Il 19 Giugno 2020 si è spenta una mente, una penna, un uomo. Carlos Ruiz Zafón per me è stato più di un autore di best seller. Mi ha preso per mano con i suoi libri, e ha ridato linfa vitale a quel cervello impolverato che si nascondeva pigro dentro la mia scatola cranica.
Con i suoi racconti si è preso un pezzo di me e mi ha appesantito di coscienza e consapevolezza. Adesso è con mani incerte e tremanti che vomito queste parole, per dirgli addio.
L’Ombra del Vento, un Zafón al suo massimo

In principio era L’ombra del Vento. Andavo alle superiori, non leggevo da anni “non trovo un libro che mi piaccia!” mi ripetevo, poi un giorno mi prestarono questa meraviglia. Ricordo di aver letto le prime righe e di essere riaffiorata pagine dopo o secoli dopo, non saprei dire. Nel romanzo il protagonista, Daniel, trova questo libro “L’ombra del vento” in un cimitero di libri, lo divora in una notte e se ne ossessiona. Non è poi tanto di verso da quello che successe a me. Zafón è una penna incredibilmente dotata, il suo pensiero è parole e immagini in completa sintonia. Sfoggia una maestria seducente che ti tiene per la gola mentre non puoi fare a meno di continuare a leggere. Una menzione d’onore va fatta a Bruno Arpaia, suo fedele traduttore e uomo di grandissimo talento.
L’Ombra del Vento è stato il romanzo che ha reso celebre Zafón, un caso letterario che è esploso con il passa parola. Una dichiarazione d’amore alla letteratura, ai libri e alla sua tanto amata Barcellona. Una Barcellona in cui sembra di essere nati, di percepirne gli odori e i sapori, un città che ci appare familiare. Sembra di aver percoso davvero Calle Santa Ana, di essere entrati nella libreria Sempere e figli ed essere rimasti inebriati dal profumo di libri usati e polvere. Un libro che ti conquista con i suoi personaggi, ne condividi paure e insicurezze e cresci un po’ con loro. Custodisco i suoi libri gelosamente, sono una spiaggia sicura in cui tornare in momenti di burrasca.
Carlos Ruiz Zafón e la scrittura
Se devo a qualcuno l’idea folle di essermi messa a scrivere, forse è proprio Zafón. Con i suoi libri mi ha infettata e macchiata per sempre, le parole sono la mia croce e il mio grande amore. Ho trovato una valvola di sfogo, uno spazio in cui entrare e rimanere sola. La scrittura è un’avventura che Zafón ha contribuito a rendere più viva e di questo gli sarò per sempre riconoscente. Voglio lasciarvi con le parole di David Martin, anima nera e scrittore incompreso della Barcellona del Cimitero dei Libri Dimenticati.
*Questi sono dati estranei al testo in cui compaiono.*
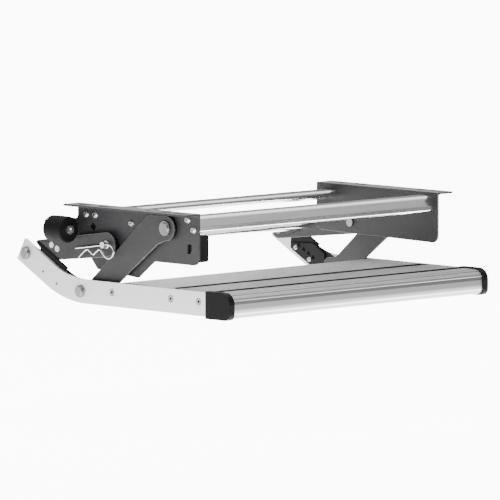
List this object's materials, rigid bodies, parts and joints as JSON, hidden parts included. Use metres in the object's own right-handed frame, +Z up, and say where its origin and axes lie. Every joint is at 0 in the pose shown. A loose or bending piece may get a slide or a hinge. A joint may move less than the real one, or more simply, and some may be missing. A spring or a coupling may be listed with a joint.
{
  "type": "caravan pull out step",
  "caption": "Pull out entrance step for a caravan: two steel brackets carry an aluminium tread on swinging arms and rear links.",
  "frame": {"origin": "halfway between the two round mounting holes, on the mounting plane at the top of the flanges", "axes": "+X to the step's right, +Y to the rear, under the vehicle, and +Z up"},
  "size_m": [0.5955, 0.4668, 0.1528],
  "materials": {
    "painted_steel": "satin grey powder coat",
    "extrusion": "polished anodised",
    "tread": "ribbed anodised",
    "strip": "matt anodised",
    "zinc": "zinc plated",
    "rivet": "zinc plated",
    "wire": "bright spring wire",
    "bumper": "moulded grey plastic",
    "spacer": "moulded",
    "black_plastic": "fine grained moulding",
    "rubber": "matt"
  },
  "bodies": {
    "frame": {"left_bracket": "painted_steel", "right_bracket": "painted_steel", "front_beam": "extrusion", "rear_member": "extrusion", "left_frame_screws": "zinc", "right_frame_screws": "zinc", "left_mid_nut": "zinc", "latch_block": "black_plastic", "buffer": "rubber", "buffer_screw": "zinc", "left_pivot_spacers": "spacer", "right_pivot_spacers": "spacer", "left_arm_pivot": "rivet", "right_arm_pivot": "rivet", "left_link_pin": "zinc", "right_link_pivot": "rivet", "hairpin_clip": "wire"},
    "arms": {"left_arm": "painted_steel", "right_arm": "painted_steel"},
    "rear_link": {"left_link": "painted_steel", "right_link": "painted_steel", "link_member": "extrusion", "left_link_screws": "zinc", "right_link_screws": "zinc", "left_link_stub": "rivet", "right_link_stub": "rivet"},
    "step": {"left_side_strip": "strip", "right_side_strip": "strip", "left_tread_screws": "zinc", "right_tread_screws": "zinc", "left_arm_rivet": "rivet", "right_arm_rivet": "rivet", "left_link_rivet": "rivet", "right_link_rivet": "rivet", "left_bumper": "bumper", "right_bumper": "bumper", "left_stop_pad": "rubber", "right_stop_pad": "rubber", "left_bumper_screws": "zinc", "right_bumper_screws": "zinc", "tread": "tread", "grip_inserts": "rubber", "left_end_cap": "black_plastic", "right_end_cap": "black_plastic"}
  },
  "joints": [
    {"name": "arm_swing", "type": "hinge", "parent": "frame", "child": "arms", "pos_m": [0, -0.0275, -0.0254], "axis": [-1, 0, 0], "range_deg": [0, 112.6]},
    {"name": "step_tilt", "type": "hinge", "parent": "arms", "child": "step", "pos_m": [0, 0.14772, -0.13181], "axis": [-1, 0, 0], "range_deg": [-112.7, 0]},
    {"name": "link_swing", "type": "hinge", "parent": "frame", "child": "rear_link", "pos_m": [0, 0.0968, -0.0582], "axis": [-1, 0, 0], "range_deg": [0, 159.5]}
  ],
  "couplings": [
    {"joint": "step_tilt", "follows": "arm_swing", "ratio": -1},
    {"joint": "link_swing", "follows": "arm_swing", "ratio": 1.4137}
  ]
}
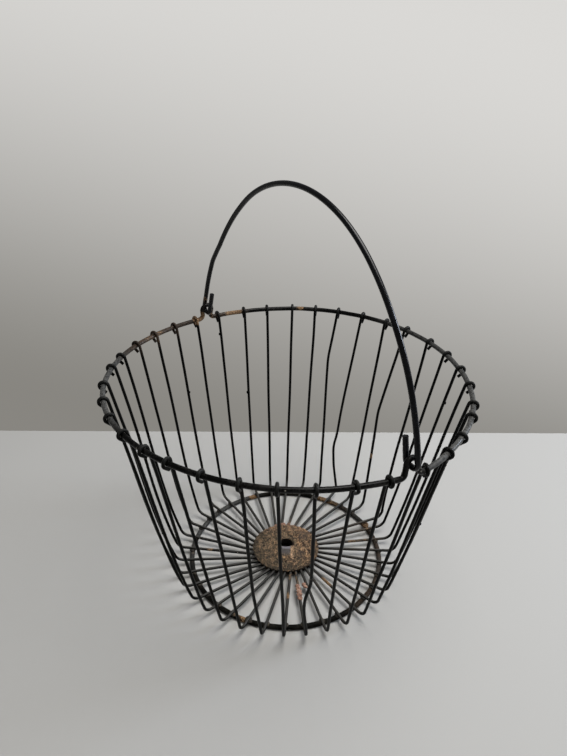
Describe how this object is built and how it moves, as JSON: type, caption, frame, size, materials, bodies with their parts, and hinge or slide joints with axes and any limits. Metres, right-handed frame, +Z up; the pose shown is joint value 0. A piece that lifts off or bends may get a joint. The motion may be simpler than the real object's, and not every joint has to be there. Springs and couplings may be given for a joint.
{
  "type": "wire basket",
  "caption": "Round wire gathering basket: ribs hooked over a rim hoop taper down to a foot ring and a domed two-disc hub, and a wire bail swings in two rim loops.",
  "frame": {"origin": "on the floor, under the middle of the base", "axes": "+Z up through the middle of the basket; X runs along the line between the two ears of the bail"},
  "size_m": [0.3321, 0.3305, 0.3793],
  "materials": {
    "rim_wire": "dark oxidised steel wire, semi-gloss, ochre rust on the back",
    "rib_wire": "near-black oxidised steel wire with pale wear specks",
    "foot_wire": "dull brown-grey steel wire with solder and rust blobs",
    "hub_sheet": "rough orange-brown rusted sheet with a grey worn patch",
    "bail_wire": "dark semi-gloss steel wire, a little rust near the loops"
  },
  "bodies": {
    "basket": {"rim_hoop": "rim_wire", "rib_01": "rib_wire", "rib_02": "rib_wire", "rib_03": "rib_wire", "rib_04": "rib_wire", "rib_05": "rib_wire", "rib_06": "rib_wire", "rib_07": "rib_wire", "rib_08": "rib_wire", "rib_09": "rib_wire", "rib_10": "rib_wire", "rib_11": "rib_wire", "rib_12": "rib_wire", "rib_13": "rib_wire", "rib_14": "rib_wire", "rib_15": "rib_wire", "rib_16": "rib_wire", "rib_17": "rib_wire", "rib_18": "rib_wire", "rib_19": "rib_wire", "rib_20": "rib_wire", "rib_21": "rib_wire", "rib_22": "rib_wire", "rib_23": "rib_wire", "rib_24": "rib_wire", "rib_25": "rib_wire", "rib_26": "rib_wire", "rib_27": "rib_wire", "rib_28": "rib_wire", "rib_29": "rib_wire", "rib_30": "rib_wire", "rib_31": "rib_wire", "rib_32": "rib_wire", "rib_33": "rib_wire", "rib_34": "rib_wire", "rib_35": "rib_wire", "rib_36": "rib_wire", "foot_ring": "foot_wire", "hub_top_disc": "hub_sheet", "hub_bottom_disc": "hub_sheet"},
    "bail": {"bail": "bail_wire"}
  },
  "joints": [
    {"name": "bail_swing", "type": "hinge", "parent": "basket", "child": "bail", "pos_m": [0, -0.0028, 0.2151], "axis": [0.9999, 0, -0.0119], "range_deg": [-80, 82]}
  ]
}
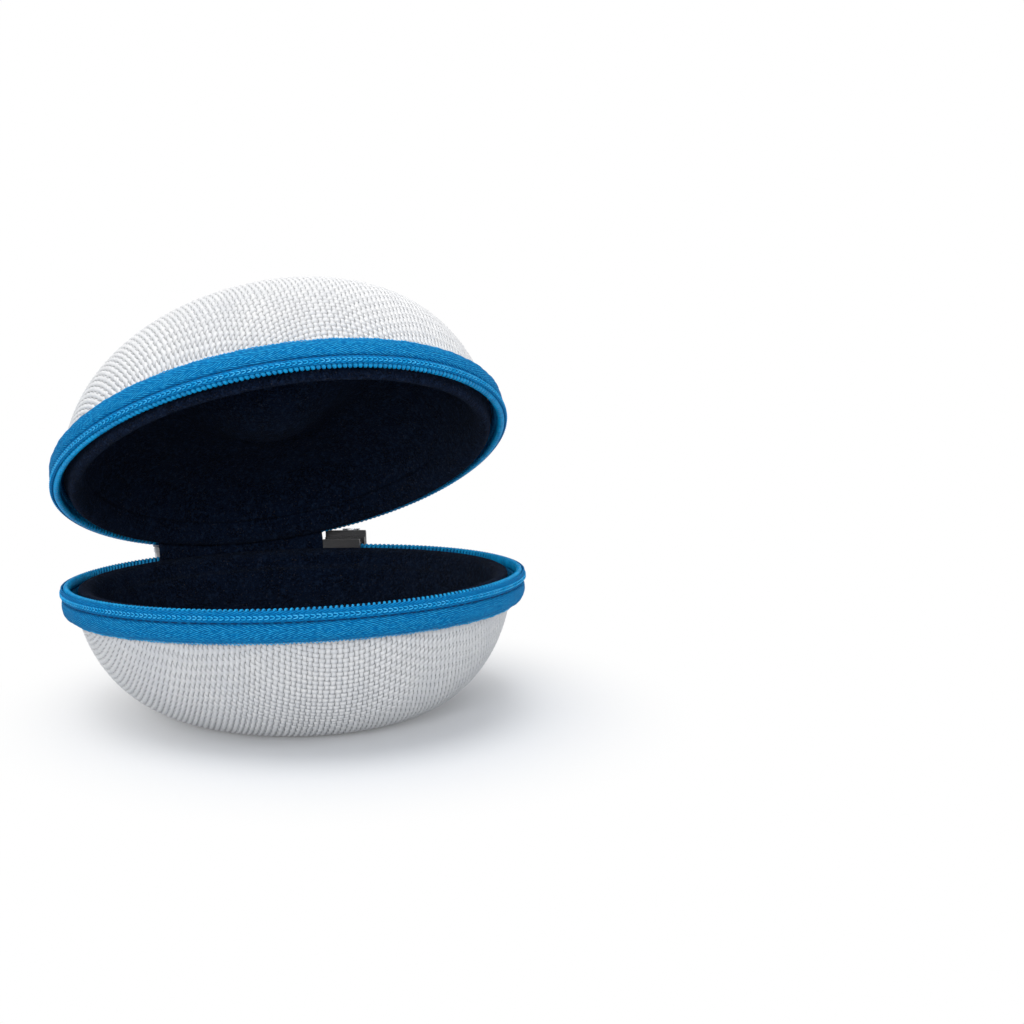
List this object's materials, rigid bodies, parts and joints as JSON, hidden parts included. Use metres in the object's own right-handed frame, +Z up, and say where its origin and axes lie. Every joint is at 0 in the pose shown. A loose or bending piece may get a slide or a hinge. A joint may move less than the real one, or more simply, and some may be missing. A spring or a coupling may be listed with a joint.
{
  "type": "watch travel case",
  "caption": "Round zippered travel case for one watch: two dimpled moulded halves with a fabric hinge, a coil zip and a rubber pull tab.",
  "frame": {"origin": "centre of the flat ring that the case stands on, round the dimple in its base", "axes": "+Z up, +Y towards the hinge, +X to the right of someone facing the open mouth"},
  "size_m": [0.1126, 0.1182, 0.1048],
  "materials": {
    "shell_fabric": "coarse woven nylon, white to silver grey, slight sheen",
    "foam": "moulded closed-cell foam",
    "velour_lining": "brushed velour, near black navy",
    "zip_tape": "twill woven polyester, mid blue",
    "zip_coil": "nylon monofilament, mid blue",
    "thread": "sewing thread, mid blue",
    "thread_dark": "sewing thread, dark blue",
    "slider_metal": "matte black enamel on die-cast zinc",
    "link_steel": "bright steel",
    "tab_rubber": "matte black moulded rubber"
  },
  "bodies": {
    "base": {"base_fabric_shell": "shell_fabric", "base_foam_core": "foam", "base_lining": "velour_lining", "base_zip_tape": "zip_tape", "base_zip_coil": "zip_coil", "base_zip_cord": "zip_tape", "base_tape_stitching": "thread", "base_tape_bartacks": "thread_dark", "hinge_fabric": "shell_fabric", "hinge_lining": "velour_lining"},
    "lid": {"lid_fabric_shell": "shell_fabric", "lid_foam_core": "foam", "lid_lining": "velour_lining", "lid_zip_tape": "zip_tape", "lid_zip_coil": "zip_coil", "lid_zip_cord": "zip_tape", "lid_tape_stitching": "thread", "lid_tape_bartacks": "thread_dark"},
    "slider": {"zip_slider": "slider_metal"},
    "link": {"pull_link": "link_steel"},
    "tab": {"pull_tab": "tab_rubber"}
  },
  "joints": [
    {"name": "lid_hinge", "type": "hinge", "parent": "base", "child": "lid", "pos_m": [0, 0.05755, 0.0262], "axis": [-1, 0, 0], "range_deg": [-27.8, 62.2], "deforming": ["hinge_fabric", "hinge_lining"]},
    {"name": "zip_slide", "type": "hinge", "parent": "base", "child": "slider", "pos_m": [0, 0.00301, 0.03136], "axis": [0, -0.0941, -0.9956], "range_deg": [0, 300]},
    {"name": "link_swing", "type": "hinge", "parent": "slider", "child": "link", "pos_m": [0.02985, 0.05448, 0.02649], "axis": [0, 0.0941, 0.9956], "range_deg": [-60, 60]},
    {"name": "tab_swing", "type": "hinge", "parent": "link", "child": "tab", "pos_m": [0.0337, 0.06112, 0.02586], "axis": [0.866, -0.4978, 0.0471], "range_deg": [-8, 78]}
  ]
}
Uno scrittore non dimentica mai la prima volta che accetta qualche moneta o un elogio in cambio di una storia. Non dimentica mai la prima volta che avverte nel sangue il dolce veleno della vanità e crede che, se riuscirà a nascondere a tutti la sua mancanza di talento, il sogno della letteratura potrà dargli un tetto sulla testa, un piatto caldo alla fine della giornata e soprattutto quanto più desidera: il suo nome stampato su un miserabile pezzo di carta che vivrà sicuramente più a lungo di lui. Uno scrittore è condannato a ricordare quell’istante, perché a quel punto è già perduto e la sua anima ha ormai un prezzo.
Quello che scriviamo rimane dietro di noi, diventa la nostra ombra e il nostro ricordo. Spero che il ricordo di Carlos Ruiz Zafón possa vivere nelle persone che hanno assaporato le sue parole. Spero possa nascere in chi non ha ancora avuto il piacere di visitare la sua Barcellona, una città che per certi versi si trova solo su carta. E mi consolo immergendomi nelle pagine della sua tetralogia che vivrà più a lungo di lui. Mi piace pensare che ora sia impegnato a prendere un caffè con Alexander Dumas, e che non debba più preoccuparsi di una cosa effimera come la vita.